▶ **Data segment**:
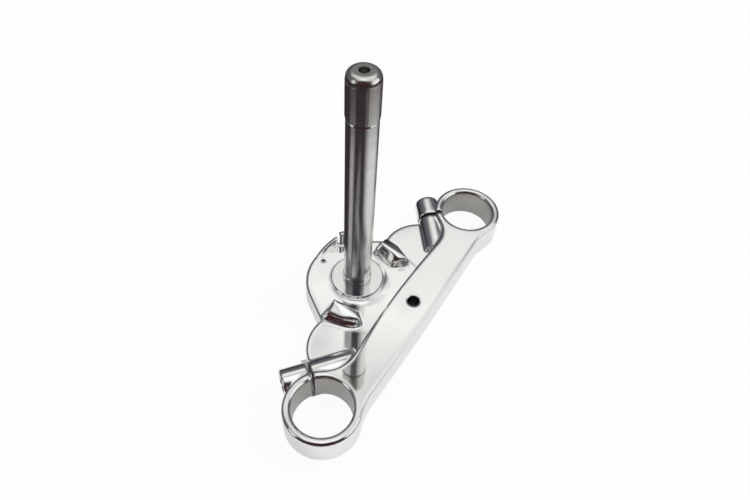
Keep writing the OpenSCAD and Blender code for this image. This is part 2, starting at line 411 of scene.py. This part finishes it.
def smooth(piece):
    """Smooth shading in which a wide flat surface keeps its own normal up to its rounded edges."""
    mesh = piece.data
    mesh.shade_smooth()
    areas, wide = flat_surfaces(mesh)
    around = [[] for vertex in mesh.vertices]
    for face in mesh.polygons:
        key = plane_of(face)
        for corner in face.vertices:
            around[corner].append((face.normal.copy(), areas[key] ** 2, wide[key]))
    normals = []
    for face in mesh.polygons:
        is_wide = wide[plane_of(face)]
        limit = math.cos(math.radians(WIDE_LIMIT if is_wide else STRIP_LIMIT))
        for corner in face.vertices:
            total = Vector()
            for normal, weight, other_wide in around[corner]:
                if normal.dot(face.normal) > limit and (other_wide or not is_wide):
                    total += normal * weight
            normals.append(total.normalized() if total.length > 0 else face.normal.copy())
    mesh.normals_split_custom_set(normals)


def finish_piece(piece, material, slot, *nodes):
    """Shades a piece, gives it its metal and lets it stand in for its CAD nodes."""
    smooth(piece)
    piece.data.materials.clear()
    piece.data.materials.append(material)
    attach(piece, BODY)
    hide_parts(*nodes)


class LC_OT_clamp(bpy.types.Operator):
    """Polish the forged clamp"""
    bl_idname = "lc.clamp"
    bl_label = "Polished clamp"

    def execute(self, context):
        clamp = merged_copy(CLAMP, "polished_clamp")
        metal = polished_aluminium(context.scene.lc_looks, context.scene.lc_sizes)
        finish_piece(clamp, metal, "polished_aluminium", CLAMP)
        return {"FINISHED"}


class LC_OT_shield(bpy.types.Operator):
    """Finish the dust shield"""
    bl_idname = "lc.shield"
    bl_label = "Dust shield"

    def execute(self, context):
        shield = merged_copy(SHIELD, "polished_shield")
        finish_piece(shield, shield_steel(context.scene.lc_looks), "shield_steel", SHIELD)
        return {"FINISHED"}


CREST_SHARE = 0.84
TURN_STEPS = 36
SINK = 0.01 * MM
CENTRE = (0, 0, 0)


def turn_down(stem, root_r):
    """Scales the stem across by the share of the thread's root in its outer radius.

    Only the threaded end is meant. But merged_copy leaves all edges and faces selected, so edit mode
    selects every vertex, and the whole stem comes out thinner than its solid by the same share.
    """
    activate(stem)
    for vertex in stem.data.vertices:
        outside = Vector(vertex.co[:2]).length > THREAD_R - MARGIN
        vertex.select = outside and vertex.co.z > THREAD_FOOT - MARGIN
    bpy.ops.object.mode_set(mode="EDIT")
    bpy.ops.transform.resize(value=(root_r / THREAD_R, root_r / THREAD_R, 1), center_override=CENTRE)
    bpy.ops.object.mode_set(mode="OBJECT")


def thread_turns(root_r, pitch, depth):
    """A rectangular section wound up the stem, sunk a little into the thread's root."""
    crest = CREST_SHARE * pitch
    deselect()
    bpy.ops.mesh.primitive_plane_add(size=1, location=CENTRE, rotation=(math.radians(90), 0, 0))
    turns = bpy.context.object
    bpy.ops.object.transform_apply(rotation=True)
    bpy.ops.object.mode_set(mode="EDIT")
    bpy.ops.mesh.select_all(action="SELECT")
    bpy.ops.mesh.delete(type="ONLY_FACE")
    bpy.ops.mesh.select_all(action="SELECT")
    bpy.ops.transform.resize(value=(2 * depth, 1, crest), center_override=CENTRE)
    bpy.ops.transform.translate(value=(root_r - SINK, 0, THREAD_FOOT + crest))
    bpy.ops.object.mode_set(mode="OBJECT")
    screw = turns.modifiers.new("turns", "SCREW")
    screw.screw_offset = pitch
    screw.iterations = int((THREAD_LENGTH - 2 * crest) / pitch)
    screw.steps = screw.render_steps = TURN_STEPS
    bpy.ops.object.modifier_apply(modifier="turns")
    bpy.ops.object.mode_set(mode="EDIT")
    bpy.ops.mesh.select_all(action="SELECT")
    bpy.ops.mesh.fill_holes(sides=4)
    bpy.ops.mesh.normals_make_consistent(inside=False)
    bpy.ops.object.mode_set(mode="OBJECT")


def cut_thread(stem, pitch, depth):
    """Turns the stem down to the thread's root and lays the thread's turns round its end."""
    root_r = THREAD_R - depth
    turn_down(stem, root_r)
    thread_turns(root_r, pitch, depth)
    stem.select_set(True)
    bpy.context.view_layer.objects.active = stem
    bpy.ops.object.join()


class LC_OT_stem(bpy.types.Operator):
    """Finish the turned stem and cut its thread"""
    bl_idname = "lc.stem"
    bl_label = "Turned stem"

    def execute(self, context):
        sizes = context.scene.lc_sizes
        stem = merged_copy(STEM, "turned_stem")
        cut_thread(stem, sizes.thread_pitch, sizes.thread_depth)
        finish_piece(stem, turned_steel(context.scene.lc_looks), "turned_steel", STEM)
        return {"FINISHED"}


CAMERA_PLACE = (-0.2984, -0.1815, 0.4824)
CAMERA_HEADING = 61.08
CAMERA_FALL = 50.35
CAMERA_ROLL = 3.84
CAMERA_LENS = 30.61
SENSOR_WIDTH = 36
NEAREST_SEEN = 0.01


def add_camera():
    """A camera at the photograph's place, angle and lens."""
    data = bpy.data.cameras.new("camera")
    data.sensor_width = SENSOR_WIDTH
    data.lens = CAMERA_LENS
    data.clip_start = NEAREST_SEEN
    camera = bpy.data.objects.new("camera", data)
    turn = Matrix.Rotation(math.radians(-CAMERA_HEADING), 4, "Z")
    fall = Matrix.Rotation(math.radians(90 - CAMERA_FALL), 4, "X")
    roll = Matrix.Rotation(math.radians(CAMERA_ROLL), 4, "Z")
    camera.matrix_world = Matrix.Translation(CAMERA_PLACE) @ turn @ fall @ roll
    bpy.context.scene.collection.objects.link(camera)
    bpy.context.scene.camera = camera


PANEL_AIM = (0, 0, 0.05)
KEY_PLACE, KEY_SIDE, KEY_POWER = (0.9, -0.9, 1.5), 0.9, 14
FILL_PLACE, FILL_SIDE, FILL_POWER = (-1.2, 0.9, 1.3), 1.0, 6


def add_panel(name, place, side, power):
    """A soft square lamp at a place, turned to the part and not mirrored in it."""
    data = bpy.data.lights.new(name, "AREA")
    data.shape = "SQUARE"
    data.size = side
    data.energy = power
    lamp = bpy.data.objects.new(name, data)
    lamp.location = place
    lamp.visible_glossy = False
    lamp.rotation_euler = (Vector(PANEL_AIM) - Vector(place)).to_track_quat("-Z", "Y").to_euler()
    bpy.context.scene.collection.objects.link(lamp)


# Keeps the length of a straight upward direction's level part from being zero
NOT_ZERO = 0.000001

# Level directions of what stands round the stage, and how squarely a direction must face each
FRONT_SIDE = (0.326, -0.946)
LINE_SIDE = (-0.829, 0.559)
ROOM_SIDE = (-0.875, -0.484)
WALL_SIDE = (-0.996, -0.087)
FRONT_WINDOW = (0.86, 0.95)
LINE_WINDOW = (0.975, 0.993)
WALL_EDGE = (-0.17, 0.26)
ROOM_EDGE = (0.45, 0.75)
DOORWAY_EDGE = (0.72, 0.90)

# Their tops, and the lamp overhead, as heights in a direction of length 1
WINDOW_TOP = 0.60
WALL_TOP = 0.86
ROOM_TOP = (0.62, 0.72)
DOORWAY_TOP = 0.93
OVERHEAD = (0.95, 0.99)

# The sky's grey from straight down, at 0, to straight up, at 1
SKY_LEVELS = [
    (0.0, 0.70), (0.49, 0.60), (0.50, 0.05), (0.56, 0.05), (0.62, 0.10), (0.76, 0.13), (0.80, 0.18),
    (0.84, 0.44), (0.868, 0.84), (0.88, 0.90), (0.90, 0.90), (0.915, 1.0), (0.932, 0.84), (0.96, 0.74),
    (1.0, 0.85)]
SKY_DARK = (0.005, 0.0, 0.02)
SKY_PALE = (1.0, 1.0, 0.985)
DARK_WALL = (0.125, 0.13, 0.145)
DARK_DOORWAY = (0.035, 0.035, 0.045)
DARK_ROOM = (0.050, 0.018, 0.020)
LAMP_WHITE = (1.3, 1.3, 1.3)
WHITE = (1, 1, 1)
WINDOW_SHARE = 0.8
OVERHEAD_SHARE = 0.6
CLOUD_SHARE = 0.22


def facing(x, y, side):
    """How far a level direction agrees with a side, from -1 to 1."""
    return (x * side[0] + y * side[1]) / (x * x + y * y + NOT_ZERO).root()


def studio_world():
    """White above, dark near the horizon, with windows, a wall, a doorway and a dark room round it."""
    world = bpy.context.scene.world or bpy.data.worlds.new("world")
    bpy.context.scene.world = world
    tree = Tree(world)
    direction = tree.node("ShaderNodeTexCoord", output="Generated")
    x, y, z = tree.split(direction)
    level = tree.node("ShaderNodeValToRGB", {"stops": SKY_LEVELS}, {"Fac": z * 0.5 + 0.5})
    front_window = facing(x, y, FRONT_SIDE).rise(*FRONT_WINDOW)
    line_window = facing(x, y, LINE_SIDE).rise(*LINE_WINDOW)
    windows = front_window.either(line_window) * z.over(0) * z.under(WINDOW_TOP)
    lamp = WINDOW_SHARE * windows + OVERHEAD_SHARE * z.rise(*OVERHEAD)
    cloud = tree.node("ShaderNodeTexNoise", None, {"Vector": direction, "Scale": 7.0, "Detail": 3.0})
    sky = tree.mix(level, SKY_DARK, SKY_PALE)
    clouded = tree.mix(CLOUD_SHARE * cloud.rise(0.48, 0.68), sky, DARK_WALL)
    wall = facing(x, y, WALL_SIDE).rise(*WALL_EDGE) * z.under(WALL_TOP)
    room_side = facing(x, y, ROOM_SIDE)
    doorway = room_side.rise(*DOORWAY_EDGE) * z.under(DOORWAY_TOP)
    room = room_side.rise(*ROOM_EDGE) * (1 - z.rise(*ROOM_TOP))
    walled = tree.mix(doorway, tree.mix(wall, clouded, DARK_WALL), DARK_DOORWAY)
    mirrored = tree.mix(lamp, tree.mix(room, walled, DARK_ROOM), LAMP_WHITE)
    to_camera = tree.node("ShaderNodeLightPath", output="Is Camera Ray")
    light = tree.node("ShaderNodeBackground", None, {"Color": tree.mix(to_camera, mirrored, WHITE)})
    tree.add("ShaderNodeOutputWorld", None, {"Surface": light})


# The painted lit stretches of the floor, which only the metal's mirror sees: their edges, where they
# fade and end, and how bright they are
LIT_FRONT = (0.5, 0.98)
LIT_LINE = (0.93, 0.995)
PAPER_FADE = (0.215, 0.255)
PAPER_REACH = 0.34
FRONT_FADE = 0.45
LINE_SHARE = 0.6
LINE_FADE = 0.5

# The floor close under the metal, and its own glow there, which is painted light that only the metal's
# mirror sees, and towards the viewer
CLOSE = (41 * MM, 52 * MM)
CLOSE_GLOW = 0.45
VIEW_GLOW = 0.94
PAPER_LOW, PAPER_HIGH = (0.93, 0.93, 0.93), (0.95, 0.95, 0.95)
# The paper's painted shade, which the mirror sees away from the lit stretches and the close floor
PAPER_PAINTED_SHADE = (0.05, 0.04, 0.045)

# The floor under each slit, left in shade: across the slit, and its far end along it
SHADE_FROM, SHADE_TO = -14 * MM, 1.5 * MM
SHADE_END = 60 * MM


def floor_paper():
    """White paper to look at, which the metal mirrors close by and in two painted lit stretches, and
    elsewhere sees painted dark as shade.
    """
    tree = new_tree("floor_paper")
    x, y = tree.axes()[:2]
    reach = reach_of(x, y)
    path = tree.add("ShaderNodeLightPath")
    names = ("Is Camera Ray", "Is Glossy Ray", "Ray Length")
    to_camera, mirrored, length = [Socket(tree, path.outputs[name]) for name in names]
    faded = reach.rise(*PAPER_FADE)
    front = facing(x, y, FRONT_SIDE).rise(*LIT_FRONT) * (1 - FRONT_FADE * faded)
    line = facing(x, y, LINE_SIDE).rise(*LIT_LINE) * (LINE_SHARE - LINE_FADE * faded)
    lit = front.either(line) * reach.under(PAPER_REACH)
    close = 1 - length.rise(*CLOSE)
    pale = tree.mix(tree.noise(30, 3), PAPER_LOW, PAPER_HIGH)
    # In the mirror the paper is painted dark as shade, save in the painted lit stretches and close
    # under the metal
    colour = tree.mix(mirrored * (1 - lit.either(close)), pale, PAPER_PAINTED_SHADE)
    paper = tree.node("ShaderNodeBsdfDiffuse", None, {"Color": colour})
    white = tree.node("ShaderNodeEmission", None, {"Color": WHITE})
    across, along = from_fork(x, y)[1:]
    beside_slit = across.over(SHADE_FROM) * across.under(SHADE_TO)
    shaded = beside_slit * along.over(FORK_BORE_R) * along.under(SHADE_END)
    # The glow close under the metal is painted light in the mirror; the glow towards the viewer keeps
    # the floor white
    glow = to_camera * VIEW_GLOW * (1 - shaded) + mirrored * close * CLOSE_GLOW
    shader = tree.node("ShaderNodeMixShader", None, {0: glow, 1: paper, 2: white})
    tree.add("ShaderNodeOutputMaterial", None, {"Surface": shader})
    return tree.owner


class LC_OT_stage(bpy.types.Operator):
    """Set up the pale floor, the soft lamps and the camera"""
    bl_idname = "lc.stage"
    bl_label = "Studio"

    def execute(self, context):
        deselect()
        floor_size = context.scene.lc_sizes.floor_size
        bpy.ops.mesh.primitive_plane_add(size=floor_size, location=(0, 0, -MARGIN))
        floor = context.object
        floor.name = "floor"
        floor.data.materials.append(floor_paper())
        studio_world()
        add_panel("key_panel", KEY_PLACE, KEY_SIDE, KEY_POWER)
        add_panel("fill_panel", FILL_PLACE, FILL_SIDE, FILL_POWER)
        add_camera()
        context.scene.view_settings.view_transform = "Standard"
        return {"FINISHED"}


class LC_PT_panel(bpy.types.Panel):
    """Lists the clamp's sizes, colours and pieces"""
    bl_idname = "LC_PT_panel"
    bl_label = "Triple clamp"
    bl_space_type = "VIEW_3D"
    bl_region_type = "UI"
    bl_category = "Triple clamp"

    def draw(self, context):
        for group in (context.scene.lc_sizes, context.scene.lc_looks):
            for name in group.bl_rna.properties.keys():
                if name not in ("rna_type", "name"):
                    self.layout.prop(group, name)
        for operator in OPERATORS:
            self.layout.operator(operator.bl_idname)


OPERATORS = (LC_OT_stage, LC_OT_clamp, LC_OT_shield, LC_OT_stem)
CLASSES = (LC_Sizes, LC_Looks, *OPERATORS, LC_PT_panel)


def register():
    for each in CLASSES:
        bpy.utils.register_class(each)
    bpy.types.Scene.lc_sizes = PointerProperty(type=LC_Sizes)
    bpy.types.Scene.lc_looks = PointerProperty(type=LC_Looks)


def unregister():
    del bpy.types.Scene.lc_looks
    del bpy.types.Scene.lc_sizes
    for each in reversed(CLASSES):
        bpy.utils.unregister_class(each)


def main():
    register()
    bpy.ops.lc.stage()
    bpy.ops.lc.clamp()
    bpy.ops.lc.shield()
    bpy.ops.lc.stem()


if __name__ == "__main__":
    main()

▶ **Required work**: The lines from the top of the data above down to the line containing "piece.data.materials.append(material)" are to be copied exactly; no other line should appear.

▶ **Final result**:
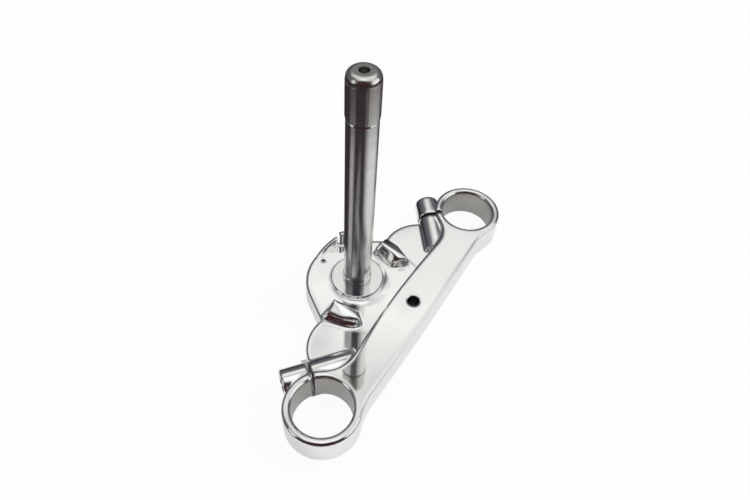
Keep writing the OpenSCAD and Blender code for this image. This is part 2, starting at line 411 of scene.py. This part finishes it.
def smooth(piece):
    """Smooth shading in which a wide flat surface keeps its own normal up to its rounded edges."""
    mesh = piece.data
    mesh.shade_smooth()
    areas, wide = flat_surfaces(mesh)
    around = [[] for vertex in mesh.vertices]
    for face in mesh.polygons:
        key = plane_of(face)
        for corner in face.vertices:
            around[corner].append((face.normal.copy(), areas[key] ** 2, wide[key]))
    normals = []
    for face in mesh.polygons:
        is_wide = wide[plane_of(face)]
        limit = math.cos(math.radians(WIDE_LIMIT if is_wide else STRIP_LIMIT))
        for corner in face.vertices:
            total = Vector()
            for normal, weight, other_wide in around[corner]:
                if normal.dot(face.normal) > limit and (other_wide or not is_wide):
                    total += normal * weight
            normals.append(total.normalized() if total.length > 0 else face.normal.copy())
    mesh.normals_split_custom_set(normals)


def finish_piece(piece, material, slot, *nodes):
    """Shades a piece, gives it its metal and lets it stand in for its CAD nodes."""
    smooth(piece)
    piece.data.materials.clear()
    piece.data.materials.append(material)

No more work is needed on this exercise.